Leslie took charge and he was convincing.
"We want to work with you," he said. "To be absolutely candid, you are Dean's widow. You own the rights to his music. We need you."
Renate inquired politely about editorial control over the script. Could she see a script when one was ready? she asked.
"I really would like to," he said, "but I am forbidden to do so by Parliamentary law."
I had no idea if this was true, but it sounded convincing and I was impressed.
Renate nodded and she poured out white Hungarian wine into dainty Hock glasses with thin green stems.
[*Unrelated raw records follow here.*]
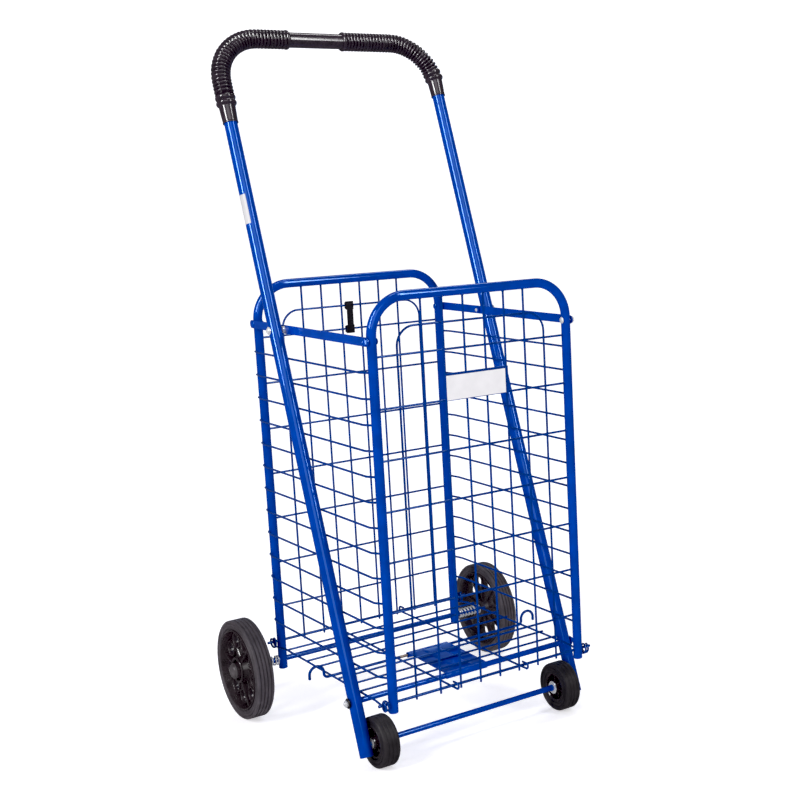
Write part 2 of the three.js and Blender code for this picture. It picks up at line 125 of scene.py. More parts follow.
grip_z = handle_top - HANDLE_R

# ---- Materials ----

FLOOR_GLOW = 0.55
BACKDROP_GLOW = 0.66


def material(name, color, rough, metallic=0.0):
    mat = bpy.data.materials.new(name)
    mat.use_nodes = True
    shader = mat.node_tree.nodes["Principled BSDF"]
    shader.inputs["Base Color"].default_value = (*color, 1)
    shader.inputs["Roughness"].default_value = rough
    shader.inputs["Metallic"].default_value = metallic
    mat.diffuse_color = (*color, 1)
    return mat


def node(mat, kind, **settings):
    made = mat.node_tree.nodes.new(kind)
    for key, value in settings.items():
        if key in made.inputs:
            made.inputs[key].default_value = value
        else:
            setattr(made, key, value)
    return made


def link(mat, out, into):
    mat.node_tree.links.new(out, into)


def noise(mat, scale, detail=3.0, rough=0.55, stretch=None):
    """Noise in the object's own space, stretched if asked."""
    place = node(mat, "ShaderNodeTexCoord")
    texture = node(mat, "ShaderNodeTexNoise", Scale=scale, Detail=detail, Roughness=rough)
    source = place.outputs["Object"]
    if stretch:
        mapping = node(mat, "ShaderNodeMapping", Scale=stretch)
        link(mat, source, mapping.inputs["Vector"])
        source = mapping.outputs["Vector"]
    link(mat, source, texture.inputs["Vector"])
    return texture.outputs["Fac"]


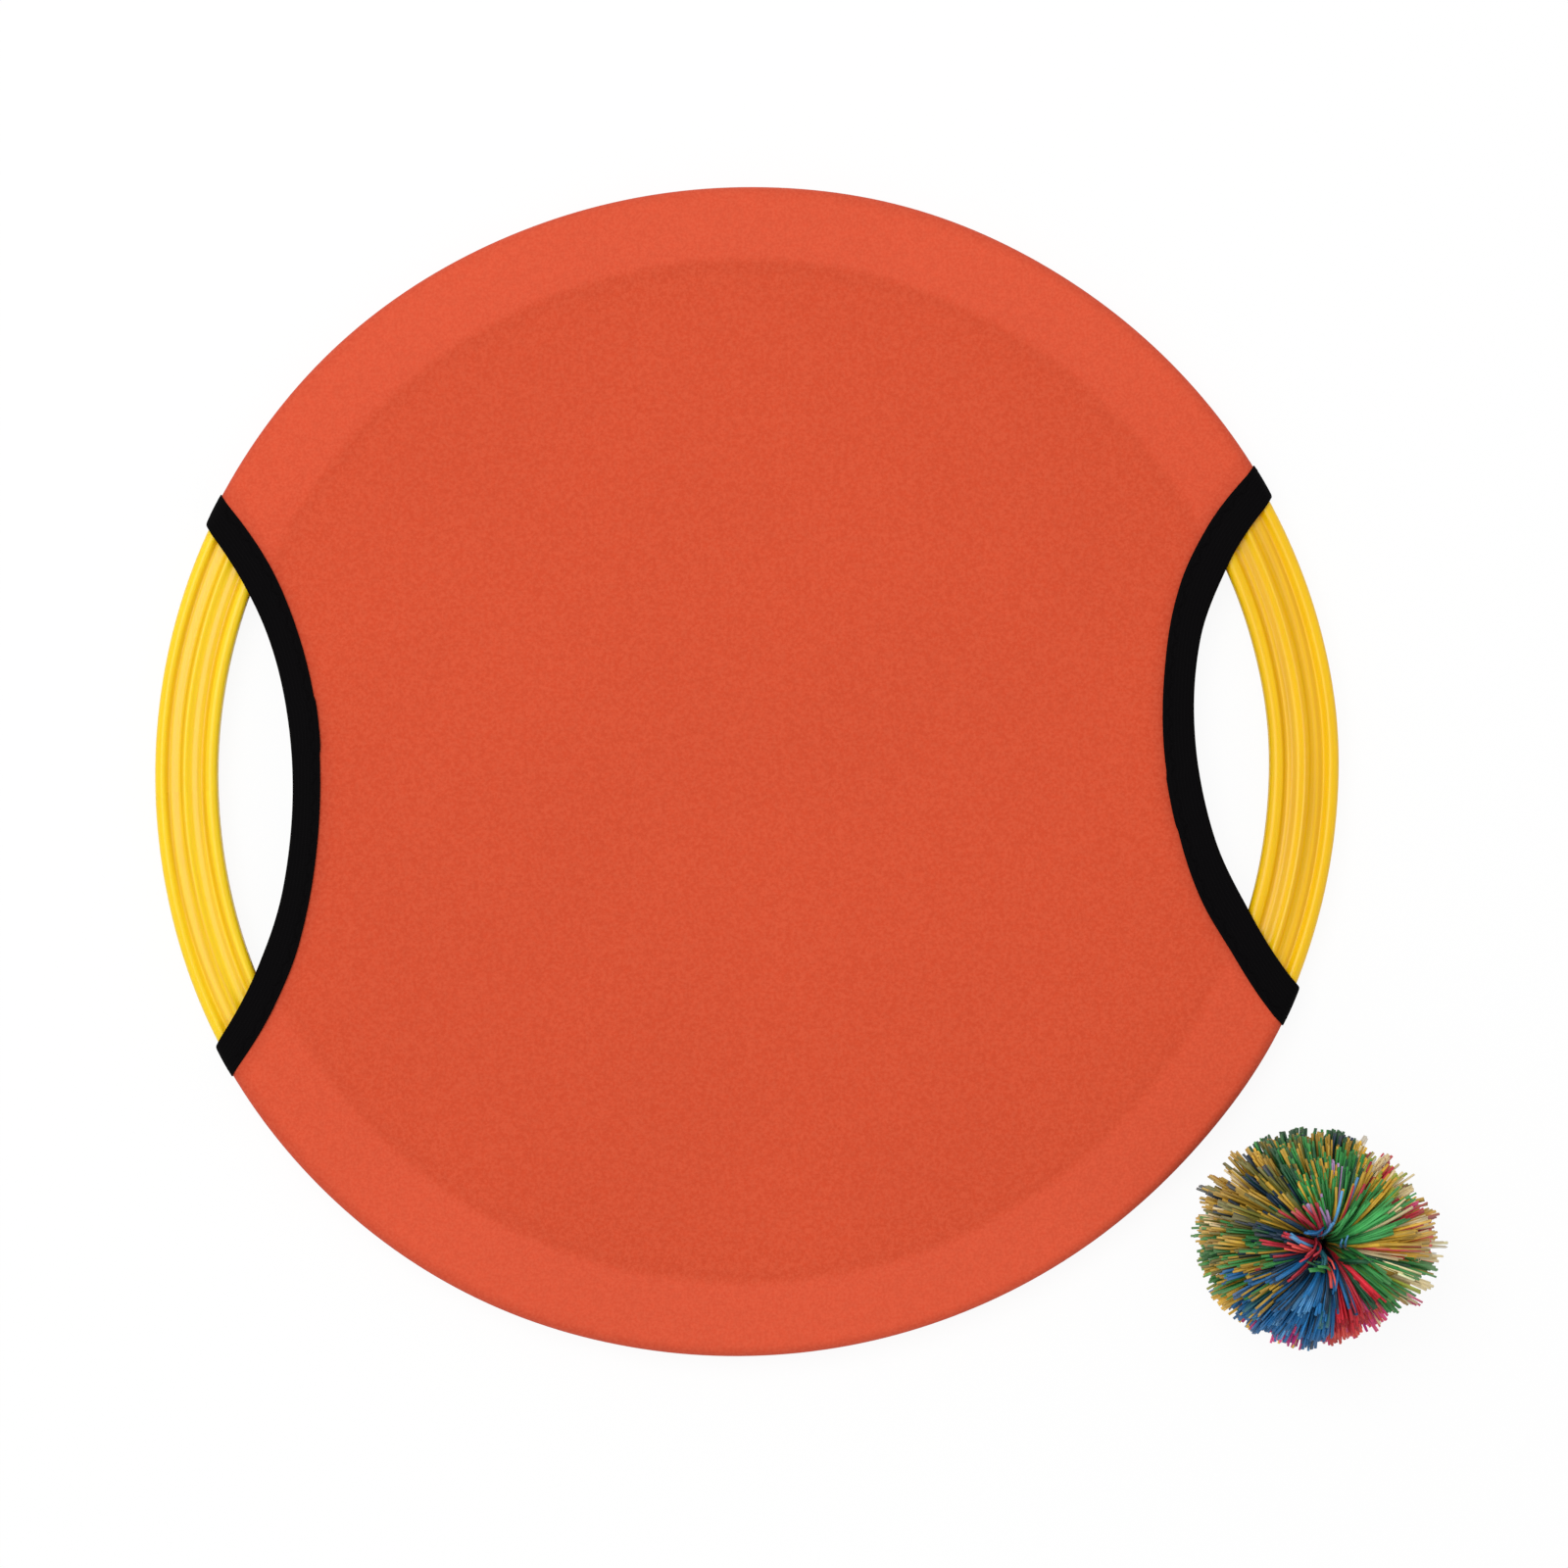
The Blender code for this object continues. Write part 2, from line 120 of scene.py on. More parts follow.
def smooth_line(marks: Sequence[float], values: Sequence[float], at: np.ndarray | float) -> np.ndarray:
    """Draw a smooth line through given values.

    Args:
        marks: Where the values stand, rising.
        values: The value at each mark.
        at: Where the line is read.

    Returns:
        The line's value at each place.
    """
    stands = np.array(marks, dtype=float)
    levels = np.array(values, dtype=float)
    slopes = np.gradient(levels, stands)
    spans = np.clip(np.searchsorted(stands, at, side="right") - 1, 0, len(stands) - 2)
    width = stands[spans + 1] - stands[spans]
    t = (at - stands[spans]) / width
    line = (1 + 2 * t) * (1 - t) ** 2 * levels[spans] + t * (1 - t) ** 2 * width * slopes[spans]
    return line + t ** 2 * (3 - 2 * t) * levels[spans + 1] + t ** 2 * (t - 1) * width * slopes[spans + 1]


def smooth_step(value: np.ndarray | float) -> np.ndarray | float:
    """Ease a share between 0 and 1, held at both ends.

    Args:
        value: The share, which may lie outside 0 to 1.

    Returns:
        The eased share.
    """
    held = np.clip(value, 0.0, 1.0)
    return held * held * (3 - 2 * held)


class ShadeTree:
    """A material's node tree, with one short method for each kind of node that the finishes use."""

    def __init__(self, owner: Union[str, bpy.types.World]) -> None:
        """Start an empty tree.

        Args:
            owner: The name of a new material, or the world that the tree lights.
        """
        self.owner = bpy.data.materials.new(owner) if isinstance(owner, str) else owner
        self.owner.use_nodes = True
        self.tree = self.owner.node_tree
        self.tree.nodes.clear()

    def node(self, kind: str, inputs: dict[Union[str, int], object], **settings: object) -> bpy.types.Node:
        """Add one node.

        Args:
            kind: The node's type in Blender.
            inputs: A value or a socket for each named or numbered input.
            **settings: The node's own settings.

        Returns:
            The new node.
        """
        made = self.tree.nodes.new(kind)
        for key, value in settings.items():
            setattr(made, key, value)
        for key, value in inputs.items():
            if isinstance(value, bpy.types.NodeSocket):
                self.tree.links.new(value, made.inputs[key])
            else:
                made.inputs[key].default_value = value
        return made

    def place(self) -> bpy.types.NodeSocket:
        """Return the point's place on the object, in metres."""
        return self.node("ShaderNodeTexCoord", {}).outputs["Object"]

    def flat_place(self) -> bpy.types.NodeSocket:
        """Return the point's place on the piece's flat pattern, in metres."""
        return self.node("ShaderNodeUVMap", {}, uv_map="flat_pattern").outputs["UV"]

    def parts(self, vector: bpy.types.NodeSocket) -> list[bpy.types.NodeSocket]:
        """Split a vector into its three sockets."""
        return list(self.node("ShaderNodeSeparateXYZ", {0: vector}).outputs)

    def joined(self, x: Value, y: Value, z: Value) -> bpy.types.NodeSocket:
        """Join three values into one vector socket."""
        return self.node("ShaderNodeCombineXYZ", {0: x, 1: y, 2: z}).outputs[0]

    def length(self, x: Value, y: Value) -> bpy.types.NodeSocket:
        """Return how long a level vector is."""
        return self.node("ShaderNodeVectorMath", {0: self.joined(x, y, 0.0)}, operation='LENGTH').outputs[1]

    def math(self, operation: str, first: Value, second: Value = 0.0,
             third: Value = 0.0) -> bpy.types.NodeSocket:
        """Add a math node.

        Args:
            operation: The operation's name in Blender.
            first: The first value or socket.
            second: The second one, where the operation takes it.
            third: The third one, where the operation takes it.

        Returns:
            The result's socket.
        """
        inputs = {0: first, 1: second, 2: third}
        return self.node("ShaderNodeMath", inputs, operation=operation).outputs[0]

    def noise(self, vector: bpy.types.NodeSocket, scale: float, detail: float = 2.0) -> bpy.types.NodeSocket:
        """Add a noise of one scale, in lumps per metre, and return its value's socket."""
        inputs = {"Vector": vector, "Scale": scale, "Detail": detail}
        return self.node("ShaderNodeTexNoise", inputs).outputs["Fac"]

    def ranged(self, value: Value, start: float, end: float, low: float, high: float) -> bpy.types.NodeSocket:
        """Ease a value from one range to another.

        Args:
            value: The value's socket.
            start: Where the result is low.
            end: Where the result is high.
            low: The result at the start.
            high: The result at the end.

        Returns:
            The result's socket.
        """
        inputs = {"Value": value, "From Min": start, "From Max": end, "To Min": low, "To Max": high}
        return self.node("ShaderNodeMapRange", inputs, interpolation_type='SMOOTHSTEP').outputs["Result"]

    def mixed(self, share: Value, first: object, second: object, blend: str = 'MIX') -> bpy.types.NodeSocket:
        """Mix two colours.

        Args:
            share: How much of the second colour shows.
            first: The first colour or its socket.
            second: The second colour or its socket.
            blend: The way in which the second goes over the first.

        Returns:
            The mixed colour's socket.
        """
        inputs = {0: share, 6: first, 7: second}
        made = self.node("ShaderNodeMix", inputs, data_type='RGBA', blend_type=blend)
        return made.outputs[2]

    def brighter(self, colour: object, factor: Value) -> bpy.types.NodeSocket:
        """Multiply a colour by a value near 1."""
        grey = self.joined(factor, factor, factor)
        return self.mixed(1.0, colour, grey, 'MULTIPLY')

    def bump(self, height: bpy.types.NodeSocket, depth: float, strength: float = 1.0,
             under: Optional[bpy.types.NodeSocket] = None) -> bpy.types.NodeSocket:
        """Add relief.

        Args:
            height: The relief's height as a share of its depth.
            depth: The relief's full depth in metres.
            strength: How strongly it shows.
            under: The normal of a coarser relief under it.

        Returns:
            The normal's socket.
        """
        inputs = {"Height": height, "Distance": depth, "Strength": strength}
        if under is not None:
            inputs["Normal"] = under
        return self.node("ShaderNodeBump", inputs).outputs["Normal"]

    def surface(self, inputs: dict[str, object]) -> bpy.types.Material:
        """Close the tree with a principled shader.

        Args:
            inputs: A value or a socket for each of the shader's named inputs.

        Returns:
            The finished material.
        """
        shader = self.node("ShaderNodeBsdfPrincipled", inputs)
        return self.output(shader.outputs["BSDF"])

    def output(self, shader: bpy.types.NodeSocket) -> bpy.types.Material:
        """Send a shader to the material's output and return the material."""
        self.node("ShaderNodeOutputMaterial", {"Surface": shader})
        return self.owner


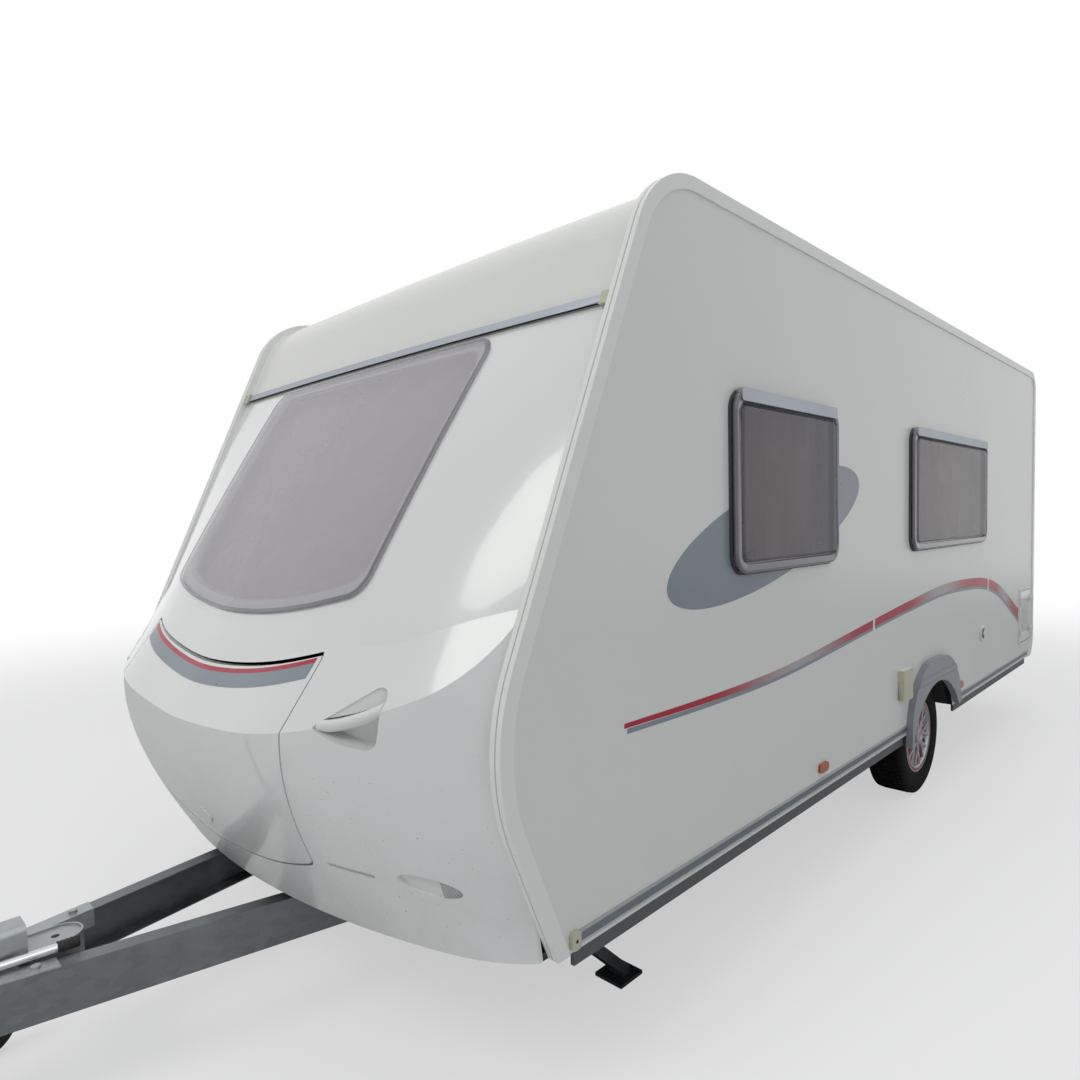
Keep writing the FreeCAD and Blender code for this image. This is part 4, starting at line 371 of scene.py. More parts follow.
def flat_decal(name, tint, rough=0.3):
    """Vinyl decal with faint wear."""
    finish = Finish(name, rough, Coat_Weight=0.1, Specular_IOR_Level=0.3)
    wear = finish.noise(12.0, 5.0)
    return finish.done(finish.mix(wear * 0.5, tint, shade(tint, 1.12)), wear * 0.15 + rough - 0.07)


library = {}


def make_finishes(paint):
    """Fill the library of finishes."""
    library.update({
        "body": painted("Body paint", paint.body),
        "wall": painted("Wall paint with painted arch shade", paint.body, shaded_arch=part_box("fenders")),
        "roof": painted("Roof paint", shade(paint.body, 0.97), 0.34, 0.5),
        "moulding": gel_coat("Gel coat", paint.moulding),
        "galvanised": zinc("Galvanised steel"),
        "housing": zinc("Plated housing", (0.34, 0.36, 0.37)),
        "cast": moulded("Cast and plated", (0.22, 0.23, 0.24), 0.5, 180.0, 0.25),
        "floor_board": moulded("Sealed plywood", (0.05, 0.042, 0.034), 0.7, 90.0, 0.3),
        "liner": moulded("Black liner", (0.018, 0.018, 0.02), 0.7),
        "trim": anodised("Anodised rail", paint.trim),
        "corner": painted("Coated corner rail", (0.85, 0.86, 0.84), 0.34),
        "channel": anodised("Sill channel", (0.20, 0.225, 0.25), 0.4),
        "cream": moulded("Cream plastic", paint.cream, 0.5, 200.0, 0.08),
        "skirt": moulded("Grey skirt", (0.085, 0.09, 0.097), 0.55),
        "acrylic": acrylic("Smoked acrylic", paint.glass, 0.46),
        "front_acrylic": acrylic("Light smoked acrylic", paint.front_glass, 0.45),
        "pane_edge": moulded("Painted pane edge", paint.pane_edge, 0.22, 300.0, 0.05, 0.5),
        "seal": rubber("Window seal", (0.065, 0.062, 0.075), 0.45, 0.2),
        "curtain": cloth("Curtain cloth", paint.curtain),
        "fender": moulded("Fender plastic", paint.fender, 0.34, 200.0, 0.06, 0.2),
        "lens_clear": lens("Clear lens", (0.52, 0.53, 0.54), 0.6),
        "lens_red": lens("Red lens", (0.42, 0.01, 0.012)),
        "lens_amber": lens("Amber lens", (0.42, 0.075, 0.004)),
        "white_plastic": moulded("White plastic", (0.80, 0.81, 0.79), 0.35, 200.0, 0.05, 0.2),
        "rail_grey": anodised("Dull front rail", (0.36, 0.39, 0.44), 0.4, (0.04, 1.0, 1.0)),
        "steady": zinc("Dark coated steel", (0.035, 0.04, 0.045)),
        "chrome": anodised("Bright plate", (0.62, 0.63, 0.64), 0.18),
        "rim": anodised("Wheel trim silver", (0.40, 0.40, 0.42), 0.4, (1.0, 1.0, 1.0)),
        "rim_red": moulded("Wheel trim red", paint.red, 0.35, 200.0, 0.1, 0.3),
        "black": rubber("Black rubber", (0.016, 0.016, 0.017), 0.55),
        # Painted shade: the tyres' black rubber is made darker than the other rubber, for the shade they sit
        # in under the caravan.
        "tyre": rubber("Tyre rubber darkened as painted shade", (0.007, 0.007, 0.008), 0.8, 0.12, 0.1),
        "hatch_panel": painted("Hatch panel", shade(paint.body, 0.80)),
        "red": flat_decal("Red decal", paint.red),
        "grey": flat_decal("Grey decal", paint.grey),
        "side_red": fading_stripe("Fading red decal", paint.red, (0.42, 0.43, 0.44), (
            (2.55 - ORIGIN_STATION, 0.62), (4.22 - ORIGIN_STATION, 0.55), (5.55 - ORIGIN_STATION, 0.26))),
    })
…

Renate Blume was born in Dresden. She must have been a child during the firebombing that reduced the city to rubble, but she did not talk of such things. She was reserved and well bred. Her father had been an aviation engineer. Her brother was a mathematician. It had been expected of Renate that she would be a doctor. She wanted to dance, but her parents forbade it. "We are scientists in this family who do not fool around with such stuff," they said.
Still, she had her way and, having trained as a dancer, she got a place in Berlin's best acting school. Before she had even finished the course, she was cast in a film, The Divided Heavens.
Renate played the tragic heroines on stage in Dresden. She married a director, Frank Bayer; she worked in films and on television. For her portrayal of Jenny Marx in a Soviet series, she received a Lenin Prize.
Renate rose from the sofa now and took a mother-of-pearl box from a drawer in a table. In it was her Lenin Prize, a small, elegantly embossed medal.
"Dean also got one," she said. "He got his first, which was right, because he was the bigger star."
Shyly, she reached for the scrapbook beside her on the sofa and opened it for us. In it were fanzine snaps of Renate.
"A fan sent me this," she said self-consciously, giggling over a picture of herself in a miniskirt, her cheeks sucked in, her hair long, her lips white. "Terrible," she added. "Terrible pictures. But I have been so lucky in my work. Then I have had no luck at all when Dean died. The man I was looking for all my life and thought I would never find," she said piteously.